§ Given problem
Pull every line containing the word "code" from the records.

§ Extracted entries

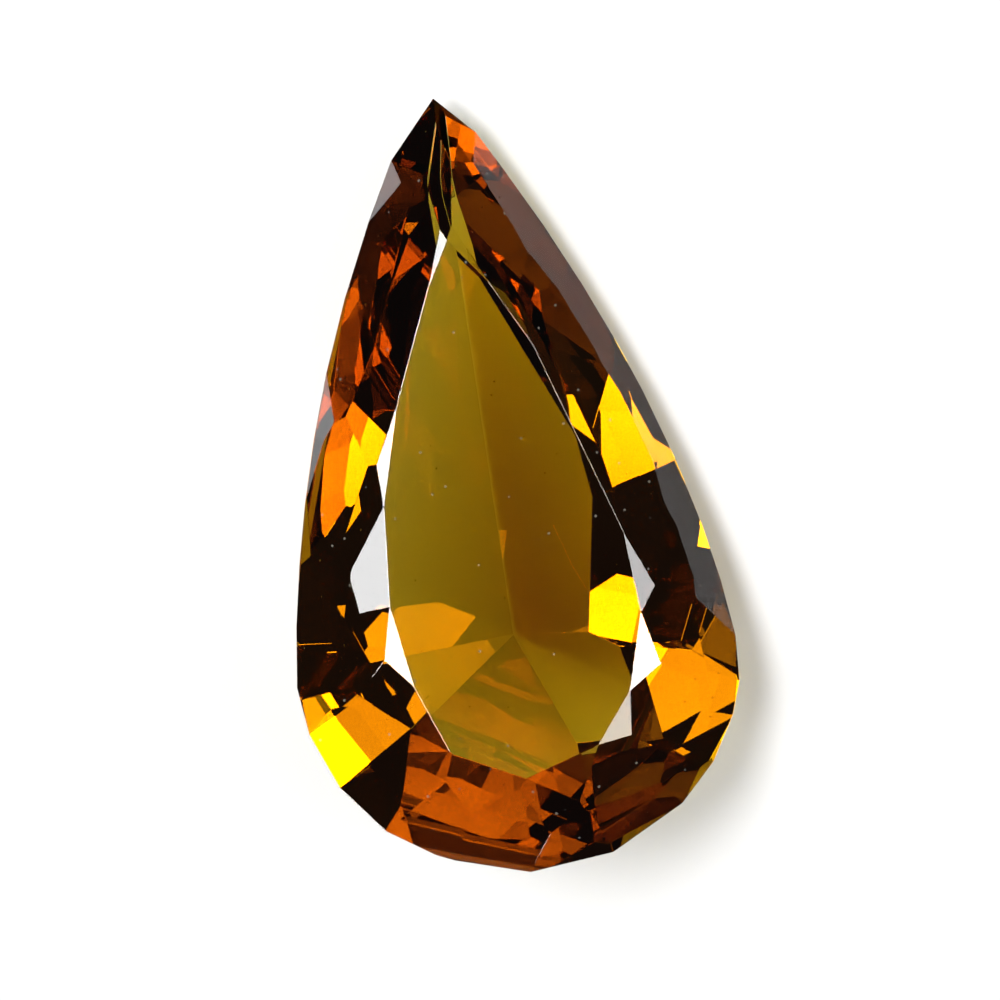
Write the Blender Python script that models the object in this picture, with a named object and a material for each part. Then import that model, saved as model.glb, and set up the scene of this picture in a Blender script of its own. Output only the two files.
---
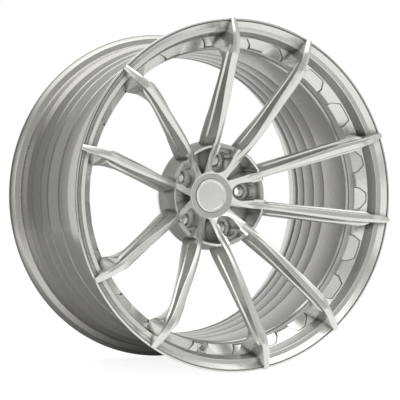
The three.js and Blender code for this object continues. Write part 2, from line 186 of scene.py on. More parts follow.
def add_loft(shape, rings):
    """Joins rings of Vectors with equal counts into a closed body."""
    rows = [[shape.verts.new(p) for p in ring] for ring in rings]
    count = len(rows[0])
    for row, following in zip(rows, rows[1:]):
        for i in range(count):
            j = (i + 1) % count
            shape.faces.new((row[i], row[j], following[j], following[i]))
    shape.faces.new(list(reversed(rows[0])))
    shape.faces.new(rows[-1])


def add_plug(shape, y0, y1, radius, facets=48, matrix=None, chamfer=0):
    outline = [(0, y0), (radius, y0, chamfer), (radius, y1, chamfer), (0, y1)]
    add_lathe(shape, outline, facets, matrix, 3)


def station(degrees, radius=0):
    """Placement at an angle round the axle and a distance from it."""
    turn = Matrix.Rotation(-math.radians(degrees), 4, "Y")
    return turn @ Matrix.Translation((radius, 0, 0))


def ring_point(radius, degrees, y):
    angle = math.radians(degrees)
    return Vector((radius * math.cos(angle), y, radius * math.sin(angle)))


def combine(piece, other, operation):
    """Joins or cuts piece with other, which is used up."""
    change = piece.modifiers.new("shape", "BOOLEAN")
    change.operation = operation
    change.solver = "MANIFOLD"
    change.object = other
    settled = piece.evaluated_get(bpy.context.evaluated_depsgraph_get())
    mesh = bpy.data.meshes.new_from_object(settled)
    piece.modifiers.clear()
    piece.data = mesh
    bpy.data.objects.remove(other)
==
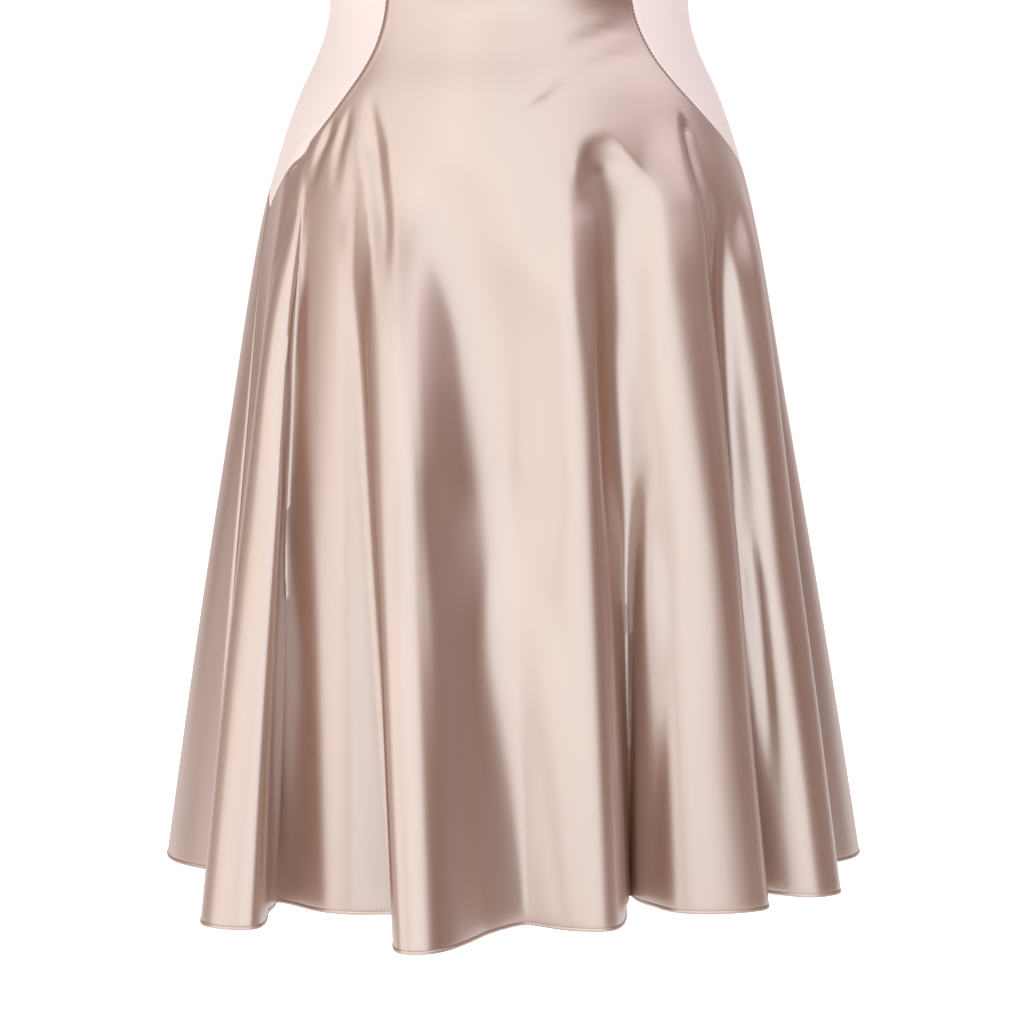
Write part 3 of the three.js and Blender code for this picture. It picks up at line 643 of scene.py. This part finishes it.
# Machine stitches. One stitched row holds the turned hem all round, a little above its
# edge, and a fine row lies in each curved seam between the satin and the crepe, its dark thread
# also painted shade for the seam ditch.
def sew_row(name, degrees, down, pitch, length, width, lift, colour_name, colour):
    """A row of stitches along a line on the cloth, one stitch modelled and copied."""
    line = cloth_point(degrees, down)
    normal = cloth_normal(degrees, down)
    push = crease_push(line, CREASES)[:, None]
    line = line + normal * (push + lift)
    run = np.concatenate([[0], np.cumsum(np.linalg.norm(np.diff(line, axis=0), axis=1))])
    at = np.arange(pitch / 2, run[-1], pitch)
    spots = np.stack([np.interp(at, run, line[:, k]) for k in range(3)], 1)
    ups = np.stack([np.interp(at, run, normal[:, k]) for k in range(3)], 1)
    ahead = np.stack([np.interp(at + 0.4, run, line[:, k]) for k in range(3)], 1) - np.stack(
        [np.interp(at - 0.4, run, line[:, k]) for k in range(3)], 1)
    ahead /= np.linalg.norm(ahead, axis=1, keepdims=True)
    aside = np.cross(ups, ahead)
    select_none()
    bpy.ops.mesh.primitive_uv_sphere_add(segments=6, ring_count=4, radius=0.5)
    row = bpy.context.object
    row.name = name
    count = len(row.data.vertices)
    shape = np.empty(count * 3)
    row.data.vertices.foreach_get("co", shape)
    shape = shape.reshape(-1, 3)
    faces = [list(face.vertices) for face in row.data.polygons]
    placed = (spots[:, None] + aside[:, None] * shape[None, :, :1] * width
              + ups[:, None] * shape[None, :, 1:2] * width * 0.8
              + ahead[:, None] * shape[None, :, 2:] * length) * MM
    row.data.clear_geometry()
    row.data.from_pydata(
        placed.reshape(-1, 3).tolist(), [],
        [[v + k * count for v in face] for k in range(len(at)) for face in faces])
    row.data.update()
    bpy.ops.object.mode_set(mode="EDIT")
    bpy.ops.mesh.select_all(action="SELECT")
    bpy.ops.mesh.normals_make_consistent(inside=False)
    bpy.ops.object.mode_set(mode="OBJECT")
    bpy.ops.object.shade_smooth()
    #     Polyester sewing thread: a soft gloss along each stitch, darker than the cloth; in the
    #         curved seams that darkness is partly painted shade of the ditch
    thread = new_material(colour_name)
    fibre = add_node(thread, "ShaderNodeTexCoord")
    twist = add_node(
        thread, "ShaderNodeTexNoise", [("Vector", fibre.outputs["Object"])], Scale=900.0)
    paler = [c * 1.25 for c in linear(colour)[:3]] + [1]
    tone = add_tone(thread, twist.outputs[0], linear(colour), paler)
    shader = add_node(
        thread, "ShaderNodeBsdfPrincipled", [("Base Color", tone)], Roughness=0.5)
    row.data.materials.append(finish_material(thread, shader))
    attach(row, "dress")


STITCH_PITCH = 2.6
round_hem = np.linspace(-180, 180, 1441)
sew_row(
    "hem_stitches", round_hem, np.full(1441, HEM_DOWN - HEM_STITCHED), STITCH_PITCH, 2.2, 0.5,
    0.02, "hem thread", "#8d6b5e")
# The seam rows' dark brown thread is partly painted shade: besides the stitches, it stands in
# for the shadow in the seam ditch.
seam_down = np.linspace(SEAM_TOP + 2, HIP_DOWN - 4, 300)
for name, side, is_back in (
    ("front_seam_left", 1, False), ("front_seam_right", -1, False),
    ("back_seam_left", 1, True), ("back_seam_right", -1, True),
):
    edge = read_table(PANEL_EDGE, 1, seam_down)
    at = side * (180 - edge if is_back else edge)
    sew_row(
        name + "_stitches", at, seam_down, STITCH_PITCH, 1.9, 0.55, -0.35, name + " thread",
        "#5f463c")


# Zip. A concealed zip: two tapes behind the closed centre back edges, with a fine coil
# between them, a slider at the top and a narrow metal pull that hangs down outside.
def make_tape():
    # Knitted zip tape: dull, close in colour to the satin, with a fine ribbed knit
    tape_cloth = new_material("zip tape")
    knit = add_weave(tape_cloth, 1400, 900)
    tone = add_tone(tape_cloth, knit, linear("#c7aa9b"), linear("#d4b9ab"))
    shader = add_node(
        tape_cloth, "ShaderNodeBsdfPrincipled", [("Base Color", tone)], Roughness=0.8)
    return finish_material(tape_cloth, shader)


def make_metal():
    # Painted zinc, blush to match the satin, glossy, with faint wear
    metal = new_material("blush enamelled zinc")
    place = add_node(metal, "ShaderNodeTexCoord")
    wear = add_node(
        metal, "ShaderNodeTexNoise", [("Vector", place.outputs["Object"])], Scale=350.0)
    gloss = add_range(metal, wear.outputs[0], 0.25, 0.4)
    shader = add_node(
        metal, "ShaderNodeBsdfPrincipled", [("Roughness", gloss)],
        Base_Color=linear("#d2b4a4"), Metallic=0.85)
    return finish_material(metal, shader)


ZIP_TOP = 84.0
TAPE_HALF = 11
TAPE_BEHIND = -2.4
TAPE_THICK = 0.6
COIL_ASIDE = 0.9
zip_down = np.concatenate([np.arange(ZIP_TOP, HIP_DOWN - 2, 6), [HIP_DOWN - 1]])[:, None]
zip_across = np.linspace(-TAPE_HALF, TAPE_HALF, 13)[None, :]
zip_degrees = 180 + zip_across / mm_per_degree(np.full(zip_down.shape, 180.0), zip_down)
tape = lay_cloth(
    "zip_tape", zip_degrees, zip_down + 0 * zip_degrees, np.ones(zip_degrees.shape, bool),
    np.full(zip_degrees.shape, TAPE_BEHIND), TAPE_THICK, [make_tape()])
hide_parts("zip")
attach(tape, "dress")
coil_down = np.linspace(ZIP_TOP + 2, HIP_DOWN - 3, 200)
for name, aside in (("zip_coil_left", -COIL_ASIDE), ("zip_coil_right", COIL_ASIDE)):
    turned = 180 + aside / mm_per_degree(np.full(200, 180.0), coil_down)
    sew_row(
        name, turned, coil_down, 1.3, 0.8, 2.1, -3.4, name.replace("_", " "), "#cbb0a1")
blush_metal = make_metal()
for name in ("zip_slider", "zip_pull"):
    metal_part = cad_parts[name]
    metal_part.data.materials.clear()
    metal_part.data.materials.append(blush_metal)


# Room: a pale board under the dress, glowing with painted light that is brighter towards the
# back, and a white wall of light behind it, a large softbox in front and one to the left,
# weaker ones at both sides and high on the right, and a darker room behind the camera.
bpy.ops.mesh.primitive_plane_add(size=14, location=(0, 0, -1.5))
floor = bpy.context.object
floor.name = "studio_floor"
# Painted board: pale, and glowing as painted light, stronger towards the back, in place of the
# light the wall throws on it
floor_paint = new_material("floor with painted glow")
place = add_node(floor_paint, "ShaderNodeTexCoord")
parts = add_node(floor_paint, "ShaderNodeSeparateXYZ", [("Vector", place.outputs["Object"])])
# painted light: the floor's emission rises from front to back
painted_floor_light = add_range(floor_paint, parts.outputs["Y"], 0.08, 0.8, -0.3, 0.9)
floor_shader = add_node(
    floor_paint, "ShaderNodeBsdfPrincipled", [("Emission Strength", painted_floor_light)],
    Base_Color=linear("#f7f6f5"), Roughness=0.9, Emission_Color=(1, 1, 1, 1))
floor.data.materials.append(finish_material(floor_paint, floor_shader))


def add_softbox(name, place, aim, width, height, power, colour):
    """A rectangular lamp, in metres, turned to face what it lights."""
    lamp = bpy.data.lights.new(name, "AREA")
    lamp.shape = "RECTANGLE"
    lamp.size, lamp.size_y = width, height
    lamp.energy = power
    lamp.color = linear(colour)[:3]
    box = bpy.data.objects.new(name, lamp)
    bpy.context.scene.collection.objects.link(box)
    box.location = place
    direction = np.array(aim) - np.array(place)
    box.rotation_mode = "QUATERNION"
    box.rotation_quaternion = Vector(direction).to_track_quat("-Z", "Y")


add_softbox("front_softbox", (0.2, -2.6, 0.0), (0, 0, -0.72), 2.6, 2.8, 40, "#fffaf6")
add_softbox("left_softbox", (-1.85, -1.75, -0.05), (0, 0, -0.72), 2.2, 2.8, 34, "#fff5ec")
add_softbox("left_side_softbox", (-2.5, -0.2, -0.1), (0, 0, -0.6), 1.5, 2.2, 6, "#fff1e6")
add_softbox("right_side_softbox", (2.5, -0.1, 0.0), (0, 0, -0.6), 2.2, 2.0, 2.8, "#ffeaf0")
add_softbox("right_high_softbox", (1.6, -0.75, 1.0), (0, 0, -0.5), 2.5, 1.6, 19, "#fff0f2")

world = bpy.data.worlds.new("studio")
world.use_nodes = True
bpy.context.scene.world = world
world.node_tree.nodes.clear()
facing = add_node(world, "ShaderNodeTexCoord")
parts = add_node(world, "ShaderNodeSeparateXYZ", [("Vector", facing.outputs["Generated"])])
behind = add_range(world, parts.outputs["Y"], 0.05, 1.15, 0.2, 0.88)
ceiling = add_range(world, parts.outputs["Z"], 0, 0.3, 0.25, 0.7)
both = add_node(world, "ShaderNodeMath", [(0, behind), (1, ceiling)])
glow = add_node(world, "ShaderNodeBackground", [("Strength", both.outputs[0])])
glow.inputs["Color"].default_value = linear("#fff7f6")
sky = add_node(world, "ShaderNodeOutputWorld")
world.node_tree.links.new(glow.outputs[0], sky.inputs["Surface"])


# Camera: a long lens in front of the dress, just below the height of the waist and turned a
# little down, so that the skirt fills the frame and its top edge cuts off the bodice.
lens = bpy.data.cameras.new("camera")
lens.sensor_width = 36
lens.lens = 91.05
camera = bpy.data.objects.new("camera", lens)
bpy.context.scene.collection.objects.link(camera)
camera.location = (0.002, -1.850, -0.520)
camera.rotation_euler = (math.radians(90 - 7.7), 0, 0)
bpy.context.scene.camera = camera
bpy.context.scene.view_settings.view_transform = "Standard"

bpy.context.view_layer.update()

§ Final answer
The three.js and Blender code for this object continues. Write part 2, from line 186 of scene.py on. More parts follow.
Write part 3 of the three.js and Blender code for this picture. It picks up at line 643 of scene.py. This part finishes it.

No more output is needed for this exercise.